Anonymous ID: 5cc4da Oct. 18, 2020, 6:02 p.m. No.11144093   🗄️.is 🔗kun   >>4160 >>4189 >>4432 >>4456 >>4495

An anon was questioning the connection between these individuals earlier in PB.

 

Re Q Post #4897

 

Do you anons also recall that the DNA of the COVID swab samples were also being stored? I know in the UK it is happening for sure. Not sure if this is related to this crumb Q had dropped.

Anonymous ID: 5cc4da Oct. 18, 2020, 6:22 p.m. No.11144456   🗄️.is 🔗kun   >>4513 >>4526 >>4528

>>11144093

 

Moar on 23andme and governments owning your DNA; "anonymizing DNA has proved impossible"

 

https://www.newsweek.com/2014/08/01/whos-keeping-your-data-safe-dna-banks-261136.html

 

https://archive.vn/aVRgB

 

The government owns your DNA. What are they doing with it?

BY SUSAN SCUTTI ON 07/24/14 AT 3:50 PM EDT

 

Newborns since 1963 (and possibly earlier) have been tested for genetic disorders via a blood spot from the heel. The data is then aggregated and used for undisclosed research purposes.

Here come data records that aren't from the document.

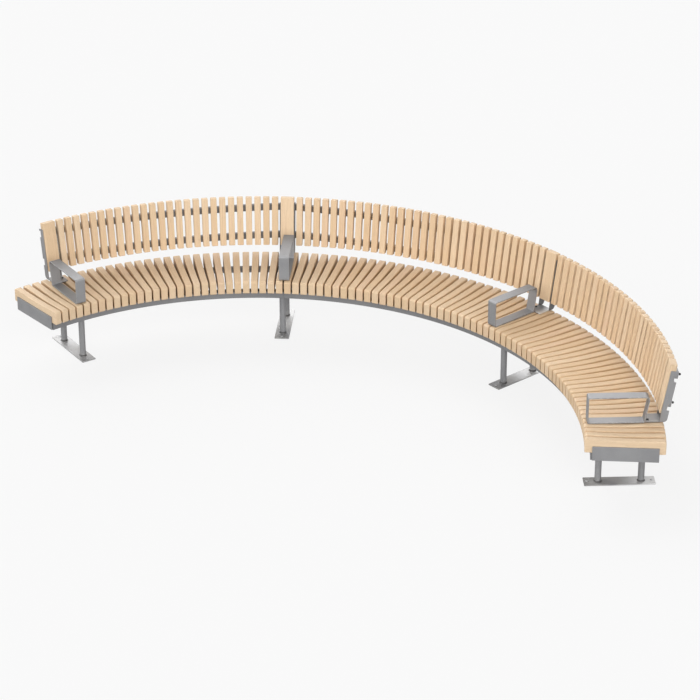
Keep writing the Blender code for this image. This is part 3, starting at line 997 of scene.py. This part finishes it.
studio = {
    "cameraDistance": 15.0609,
    "cameraHeight": 8.6171,
    "cameraBearing": math.radians(150.2047),
    "heading": math.radians(-27.3774),
    "pitch": math.radians(26.9172),
    "roll": math.radians(-0.0817),
    "focalPixels": 2767.1,
    "framePixels": 700,
    "sensorWidth": 36.0,
    "viewLimit": 200.0,
    "floorSize": 120.0,
    "floorRoughness": 0.9,
    "floorGlow": 0.966,
    "floorGlowShare": 0.86,
    "floorSeen": 0.80,
    "floorUnseen": 0.36,
    "air": 0.01,
    "airSeen": 0.937,
    "airInGloss": 0.98,
    # name: strength, bearing, height above the floor, apparent size, all angles in degrees
    "lamps": {
        "backKey": (1.60, -27.0, 30.0, 60.0),
        "backLeft": (1.20, -65.0, 40.0, 50.0),
        "leftFill": (1.75, 232.0, 17.0, 70.0),
        "frontFill": (2.10, 155.0, 17.0, 75.0),
        "rightFill": (1.50, 118.0, 18.0, 70.0),
    },
}


# the camera stands at a bearing and a distance from the arc's centre, and looks down along its heading
def makeCamera(look):
    data = bpy.data.cameras.new("viewer")
    data.sensor_width = look["sensorWidth"]
    data.lens = look["focalPixels"] * data.sensor_width / look["framePixels"]
    data.clip_end = look["viewLimit"]
    camera = bpy.data.objects.new("viewer", data)
    bpy.context.scene.collection.objects.link(camera)
    heading, pitch, bearing = look["heading"], look["pitch"], look["cameraBearing"]
    level = Vector((math.sin(heading), math.cos(heading), 0.0))
    ahead = level * math.cos(pitch) - Vector((0, 0, math.sin(pitch)))
    right = Vector((math.cos(heading), -math.sin(heading), 0.0))
    turn = Matrix((right, right.cross(ahead), -ahead)).transposed() @ Matrix.Rotation(look["roll"], 3, "Z")
    x = look["cameraDistance"] * math.sin(bearing)
    y = look["cameraDistance"] * math.cos(bearing) + bench["arcCentreY"]
    camera.matrix_world = Matrix.Translation((x, y, look["cameraHeight"])) @ turn.to_4x4()
    bpy.context.scene.camera = camera


# the floor glows for the camera and in reflections, and keeps the shadows in the rest of its share
def makeFloor(look):
    half = look["floorSize"] / 2
    mesh = bpy.data.meshes.new("studioFloor")
    corners = [(x * half, y * half, 0) for x, y in ((-1, -1), (1, -1), (1, 1), (-1, 1))]
    mesh.from_pydata(corners, [], [(0, 1, 2, 3)])
    floor = bpy.data.objects.new("studioFloor", mesh)
    bpy.context.scene.collection.objects.link(floor)
    paint = Finish("studioFloor", Roughness=look["floorRoughness"], Specular_IOR_Level=0.0)
    rays = ("Is Camera Ray", "Is Glossy Ray", "Is Transmission Ray")
    onCamera, onGlossy, throughGlass = (paint.add("LightPath", output=ray) for ray in rays)
    seen, unseen = look["floorSeen"], look["floorUnseen"]
    paint.set(Base_Color=paint.blend(onCamera, (unseen, unseen, unseen, 1), (seen, seen, seen, 1)))
    glow = look["floorGlow"]
    light = paint.add("Emission", {}, {"Color": (glow, glow, glow, 1), "Strength": 1.0})
    share = (onCamera + onGlossy + throughGlass).math("MINIMUM", 1.0) * look["floorGlowShare"]
    diffuse = Wire(paint.tree, paint.shader.outputs[0])
    mixed = paint.add("MixShader", {}, {0: share, 1: diffuse, 2: light})
    paint.feed(paint.tree.nodes["Material Output"].inputs["Surface"], mixed)
    mesh.materials.append(paint.material)


# a soft lamp far away, from a bearing clockwise from +Y and a height above the floor
def makeLamp(name, strength, bearing, height, size):
    data = bpy.data.lights.new(name, "SUN")
    data.energy, data.angle = strength, math.radians(size)
    bearing, height = math.radians(bearing), math.radians(height)
    level = Vector((math.sin(bearing), math.cos(bearing), 0.0))
    toLamp = level * math.cos(height) + Vector((0, 0, math.sin(height)))
    lamp = bpy.data.objects.new(name, data)
    lamp.rotation_euler = toLamp.to_track_quat("Z", "Y").to_euler()
    bpy.context.scene.collection.objects.link(lamp)


# the air is pale for the camera and in gloss, and gives the bench almost no light
def makeAir(look):
    world = bpy.data.worlds.new("studioAir")
    bpy.context.scene.world = world
    world.use_nodes = True
    backdrop = world.node_tree.nodes["Background"]
    backdrop.inputs["Color"].default_value = (1, 1, 1, 1)
    rays = world.node_tree.nodes.new("ShaderNodeLightPath").outputs
    onCamera, onGlossy = (Wire(world.node_tree, rays[f"Is {kind} Ray"]) for kind in ("Camera", "Glossy"))
    strength = onCamera * look["airSeen"] + onGlossy * look["airInGloss"] + look["air"]
    world.node_tree.links.new(strength.socket, backdrop.inputs["Strength"])


makeCamera(studio)
makeFloor(studio)
for name, values in studio["lamps"].items():
    makeLamp(name, *values)
makeAir(studio)
bpy.context.scene.view_settings.view_transform = "Standard"
print("studio ready")
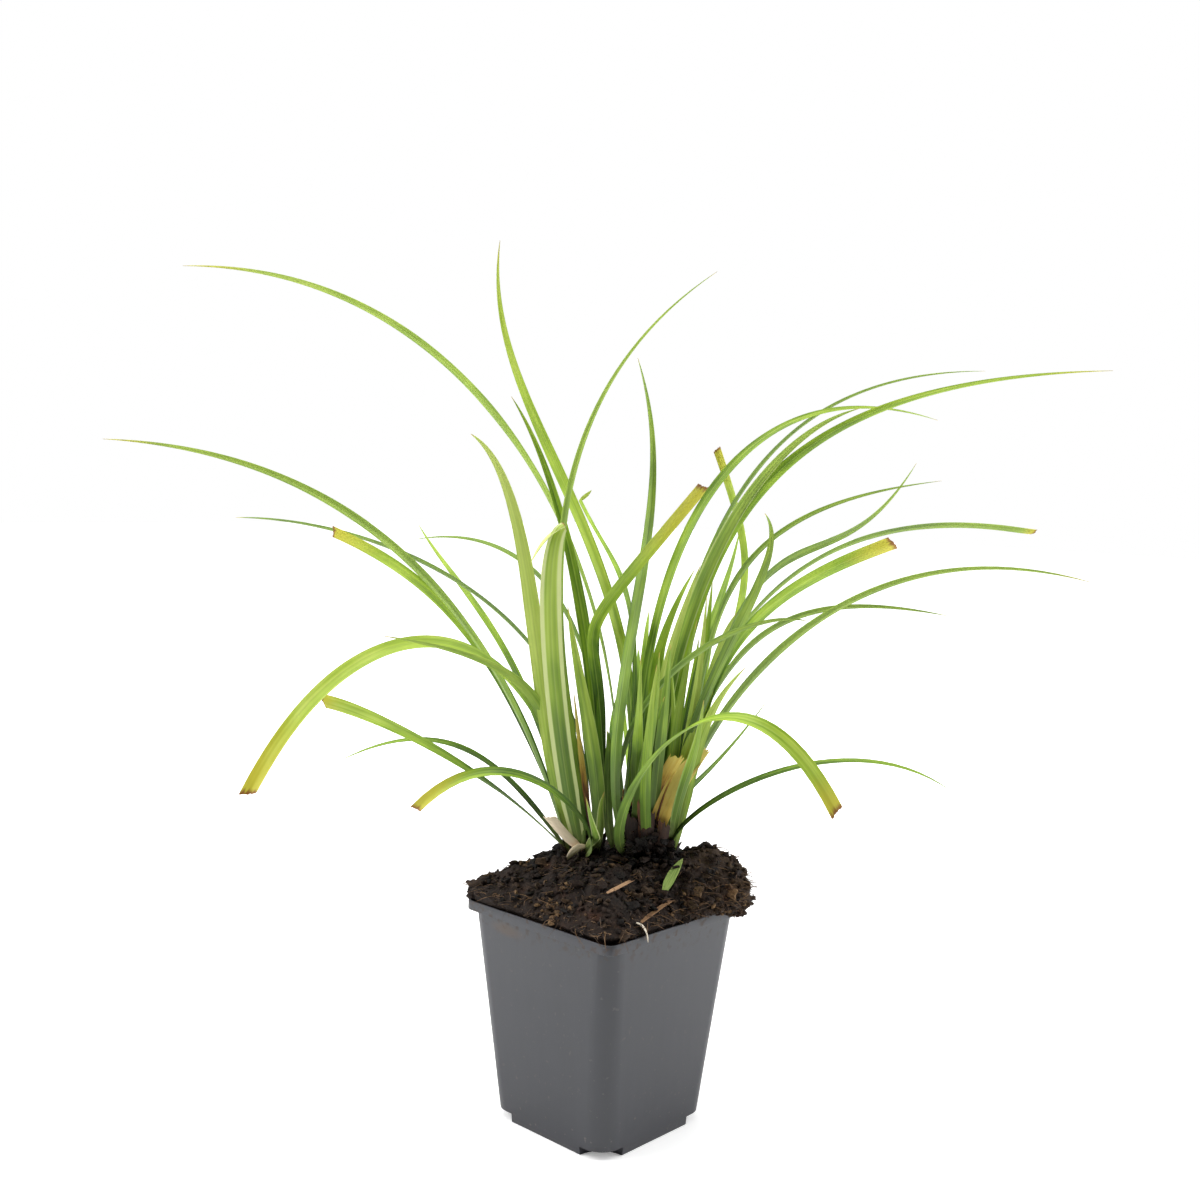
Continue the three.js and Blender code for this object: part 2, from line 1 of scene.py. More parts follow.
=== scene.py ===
"""A carex sedge in its square nursery pot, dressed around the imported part.

Everything is in metres in the part's own frame: Z up, the pot's faces along X and Y, the origin in
the middle of the pot's underside. The clump has a plan of its own, turned against the pot, and the
sizes of leaves and soil are written in millimetres and turned into metres where they are used.
"""

from __future__ import annotations

import logging
import math
import random
from dataclasses import dataclass, field
from enum import Enum
from typing import Any, Callable, Sequence

import bpy
import numpy as np
from mathutils import Matrix, Vector, noise


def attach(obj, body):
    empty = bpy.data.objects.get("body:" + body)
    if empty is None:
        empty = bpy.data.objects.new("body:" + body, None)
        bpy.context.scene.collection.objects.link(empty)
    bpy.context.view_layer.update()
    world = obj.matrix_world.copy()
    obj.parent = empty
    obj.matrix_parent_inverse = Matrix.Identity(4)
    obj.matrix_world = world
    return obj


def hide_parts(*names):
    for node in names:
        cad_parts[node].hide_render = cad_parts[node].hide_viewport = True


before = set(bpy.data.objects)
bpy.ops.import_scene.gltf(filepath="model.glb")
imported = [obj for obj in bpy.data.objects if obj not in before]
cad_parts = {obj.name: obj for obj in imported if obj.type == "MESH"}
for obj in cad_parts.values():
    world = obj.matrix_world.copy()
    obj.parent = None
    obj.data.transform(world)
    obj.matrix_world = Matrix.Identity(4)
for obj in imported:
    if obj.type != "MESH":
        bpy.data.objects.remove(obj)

log = logging.getLogger("sedge")

MM = 0.001
BODY = "root"
# Degrees from the pot's X axis round to the wide side of the clump.
CLUMP_TURN = 43.2
# Height in millimetres at which the leaves start.
CROWN = 121.0

Pair = tuple[float, float]
Point = tuple[float, float, float]
Colour = tuple[float, float, float, float]
Stops = Sequence[tuple[float, str]]
Place = Callable[[int, int], Point]


def rgb(code: str) -> Colour:
    """Turns a six-digit screen colour into the linear colour that a shader takes.

    Args:
        code: Red, green and blue as six hexadecimal digits.

    Returns:
        The linear colour with full alpha.
    """
    parts = [int(code[i : i + 2], 16) / 255 for i in (0, 2, 4)]
    linear = [p / 12.92 if p <= 0.04045 else ((p + 0.055) / 1.055) ** 2.4 for p in parts]
    return (*linear, 1.0)


def on_pot(x: float, y: float, turn: float = CLUMP_TURN) -> Pair:
    """Turns a point of the clump's plan into the pot's frame.

    Args:
        x: Along the wide side of the clump.
        y: Across it.
        turn: Degrees between the two, negative for the way back.

    Returns:
        The same point along the pot's faces.
    """
    angle = math.radians(turn)
    cos, sin = math.cos(angle), math.sin(angle)
    return x * cos - y * sin, x * sin + y * cos


# ---- Shader maths ----


class Wire:
    """A value socket that takes part in arithmetic."""

    def __init__(self, finish: Finish, socket: bpy.types.NodeSocket) -> None:
        """Wraps one socket of a finish's nodes."""
        self.finish = finish
        self.socket = socket

    def _math(self, operation: str, first: Any, second: Any = 0.0) -> Wire:
        """Adds one Math node and wraps what comes out of it."""
        node = self.finish.node("ShaderNodeMath", {"operation": operation}, {0: first, 1: second})
        return Wire(self.finish, node.outputs[0])

    def __add__(self, other: Any) -> Wire:
        """Sum."""
        return self._math("ADD", self, other)

    def __radd__(self, other: Any) -> Wire:
        """Sum with a number first."""
        return self._math("ADD", other, self)

    def __sub__(self, other: Any) -> Wire:
        """Difference."""
        return self._math("SUBTRACT", self, other)

    def __rsub__(self, other: Any) -> Wire:
        """Difference from a number."""
        return self._math("SUBTRACT", other, self)

    def __mul__(self, other: Any) -> Wire:
        """Product."""
        return self._math("MULTIPLY", self, other)

    def __rmul__(self, other: Any) -> Wire:
        """Product with a number first."""
        return self._math("MULTIPLY", other, self)

    def __abs__(self) -> Wire:
        """Size without its sign."""
        return self._math("ABSOLUTE", self)

    def sine(self) -> Wire:
        """Sine of an angle in radians."""
        return self._math("SINE", self)

    def rise(self, low: Any, high: Any) -> Wire:
        """Smooth step from 0 at one value to 1 at another.

        Args:
            low: Where the step starts.
            high: Where it ends.

        Returns:
            The share from 0 to 1.
        """
        node = self.finish.node(
            "ShaderNodeMapRange",
            {"interpolation_type": "SMOOTHSTEP"},
            {"Value": self, "From Min": low, "From Max": high},
        )
        return Wire(self.finish, node.outputs["Result"])


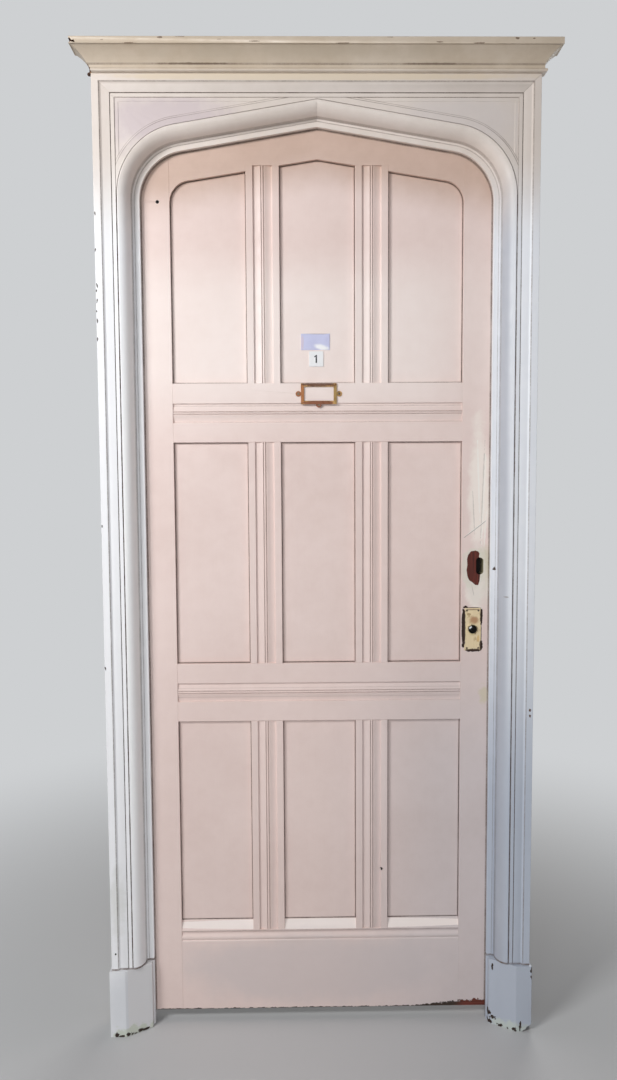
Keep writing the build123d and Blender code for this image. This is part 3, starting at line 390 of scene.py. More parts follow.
# %% Shader group: brushed paint
paint_group, given, result = group(
    "brushed_paint",
    [
        POSITION,
        ("Colour", COLOUR, (0.8, 0.8, 0.8, 1)),
        ("Aged", COLOUR, (0.6, 0.6, 0.6, 1)),
        ("Strokes", VECTOR, (600, 600, 9)),
        ("Unevenness", FLOAT, 0.5),
    ],
    [("Colour", COLOUR), ("Roughness", FLOAT), ("Height", FLOAT)],
)
place = given["Position"]
strokes = noise(paint_group, vector_maths(paint_group, "MULTIPLY", place, given["Strokes"]), 1.0, 3.0, 0.6)
slow = ramp(paint_group, noise(paint_group, place, 2.6, 4.0, 0.55), 0.36, 0.66)
mottle = noise(paint_group, place, 34.0, 3.0, 0.6)
small_share = times(paint_group, ramp(paint_group, mottle, 0.3, 0.75), 0.3)
wander = times(paint_group, times_plus(paint_group, slow, 0.7, small_share), given["Unevenness"])
toned = blend(paint_group, wander, given["Colour"], given["Aged"])
streaked = blend(paint_group, ramp(paint_group, strokes, 0.52, 0.78, 0.0, 0.16), toned, given["Aged"])
paint_group.links.new(streaked, result["Colour"])
paint_group.links.new(ramp(paint_group, mottle, 0.3, 0.7, 0.38, 0.56), result["Roughness"])
sags = times(paint_group, noise(paint_group, place, 16.0, 2.0), 1.1)
paint_group.links.new(times_plus(paint_group, strokes, 0.35, sags), result["Height"])
print("group", paint_group.name, "with", len(paint_group.nodes), "nodes")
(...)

MA began testing in 1963. Today all 50 states and DC "routinely screen newborns for at least 30 genetic conditions, with some states testing for nearly twice that number." "Now 43 states allow parents to decline the screening process based on religious beliefs or philosophical reasons."

 

"23andMe has…suggested that its longer-range goal is to collect a massive biobank of genetic information that can be used and sold for medical research and could also lead to patentable discoveries." This characterization is not denied by 23andMe, which tells Newsweek, "The primary mission of our company is to accelerate genetic discovery."

 

The real money, then, isn't selling you a health analysis; it's in using and selling your data for biomedical research.

 

The state screening programs and the Newborn Screening Translational Research Network also de-identify newborn baby blood spots before loaning them out to researchers, but so far truly anonymizing DNA has proved impossible.

 

"Right now we don't know a way to guarantee anonymity from the technical aspect," says Yaniv Ehrlich, a computational biologist at the Whitehead Institute for Biomedical Research at the Massachusetts Institute of Technology.

 

Your child's DNA, then, might easily move out of the state newborn databases and into research programs where it might be used for purposes you never intended, or even imagined.

 

DNA databanks enable patentable discoveries…enabling big pharma for their "cures"?